• [Given instruction]
The data below must be copied in full and without any change.

** start of Available data **

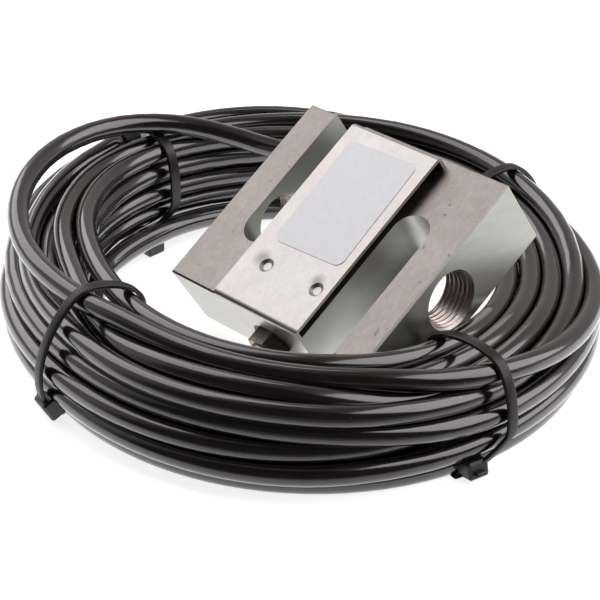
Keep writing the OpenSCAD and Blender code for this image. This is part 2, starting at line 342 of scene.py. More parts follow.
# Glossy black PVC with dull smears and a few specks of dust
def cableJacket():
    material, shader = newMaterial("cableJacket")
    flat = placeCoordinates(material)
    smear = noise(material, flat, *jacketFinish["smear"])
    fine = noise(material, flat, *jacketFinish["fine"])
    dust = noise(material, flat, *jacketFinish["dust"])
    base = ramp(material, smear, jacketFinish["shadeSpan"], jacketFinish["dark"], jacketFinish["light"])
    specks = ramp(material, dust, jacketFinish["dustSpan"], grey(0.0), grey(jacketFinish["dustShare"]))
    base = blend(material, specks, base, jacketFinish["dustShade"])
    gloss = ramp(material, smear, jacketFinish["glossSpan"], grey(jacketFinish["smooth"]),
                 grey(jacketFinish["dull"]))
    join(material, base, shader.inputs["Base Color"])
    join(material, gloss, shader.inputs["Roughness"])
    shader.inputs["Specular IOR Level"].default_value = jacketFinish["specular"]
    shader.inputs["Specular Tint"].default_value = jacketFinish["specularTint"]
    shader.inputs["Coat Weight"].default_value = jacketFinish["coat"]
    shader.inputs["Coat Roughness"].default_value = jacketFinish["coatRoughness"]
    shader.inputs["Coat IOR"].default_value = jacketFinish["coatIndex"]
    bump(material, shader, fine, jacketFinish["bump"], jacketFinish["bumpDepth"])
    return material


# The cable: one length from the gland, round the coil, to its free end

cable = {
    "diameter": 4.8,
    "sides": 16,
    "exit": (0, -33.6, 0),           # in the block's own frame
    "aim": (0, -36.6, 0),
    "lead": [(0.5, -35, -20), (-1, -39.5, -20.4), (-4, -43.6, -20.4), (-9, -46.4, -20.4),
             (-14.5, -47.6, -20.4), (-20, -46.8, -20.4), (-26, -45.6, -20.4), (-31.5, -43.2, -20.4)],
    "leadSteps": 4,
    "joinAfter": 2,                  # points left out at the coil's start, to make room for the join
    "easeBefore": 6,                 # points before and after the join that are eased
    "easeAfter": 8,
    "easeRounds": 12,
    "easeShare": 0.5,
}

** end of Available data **

• [Output below]
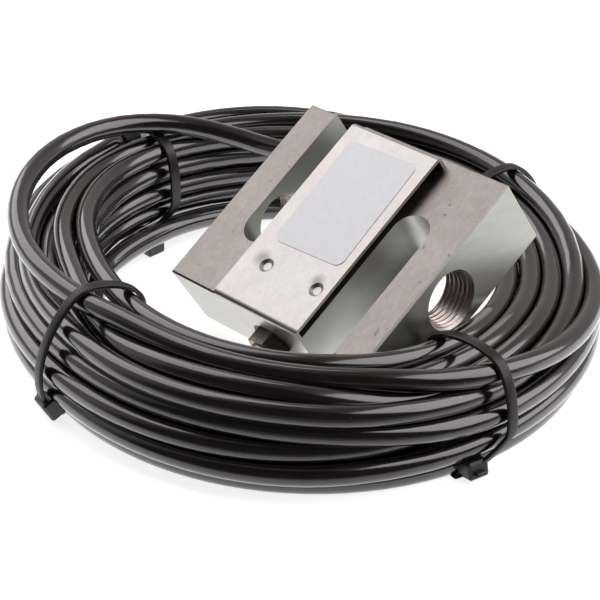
Keep writing the OpenSCAD and Blender code for this image. This is part 2, starting at line 342 of scene.py. More parts follow.
# Glossy black PVC with dull smears and a few specks of dust
def cableJacket():
    material, shader = newMaterial("cableJacket")
    flat = placeCoordinates(material)
    smear = noise(material, flat, *jacketFinish["smear"])
    fine = noise(material, flat, *jacketFinish["fine"])
    dust = noise(material, flat, *jacketFinish["dust"])
    base = ramp(material, smear, jacketFinish["shadeSpan"], jacketFinish["dark"], jacketFinish["light"])
    specks = ramp(material, dust, jacketFinish["dustSpan"], grey(0.0), grey(jacketFinish["dustShare"]))
    base = blend(material, specks, base, jacketFinish["dustShade"])
    gloss = ramp(material, smear, jacketFinish["glossSpan"], grey(jacketFinish["smooth"]),
                 grey(jacketFinish["dull"]))
    join(material, base, shader.inputs["Base Color"])
    join(material, gloss, shader.inputs["Roughness"])
    shader.inputs["Specular IOR Level"].default_value = jacketFinish["specular"]
    shader.inputs["Specular Tint"].default_value = jacketFinish["specularTint"]
    shader.inputs["Coat Weight"].default_value = jacketFinish["coat"]
    shader.inputs["Coat Roughness"].default_value = jacketFinish["coatRoughness"]
    shader.inputs["Coat IOR"].default_value = jacketFinish["coatIndex"]
    bump(material, shader, fine, jacketFinish["bump"], jacketFinish["bumpDepth"])
    return material


# The cable: one length from the gland, round the coil, to its free end

cable = {
    "diameter": 4.8,
    "sides": 16,
    "exit": (0, -33.6, 0),           # in the block's own frame
    "aim": (0, -36.6, 0),
    "lead": [(0.5, -35, -20), (-1, -39.5, -20.4), (-4, -43.6, -20.4), (-9, -46.4, -20.4),
             (-14.5, -47.6, -20.4), (-20, -46.8, -20.4), (-26, -45.6, -20.4), (-31.5, -43.2, -20.4)],
    "leadSteps": 4,
    "joinAfter": 2,                  # points left out at the coil's start, to make room for the join
    "easeBefore": 6,                 # points before and after the join that are eased
    "easeAfter": 8,
    "easeRounds": 12,
    "easeShare": 0.5,
}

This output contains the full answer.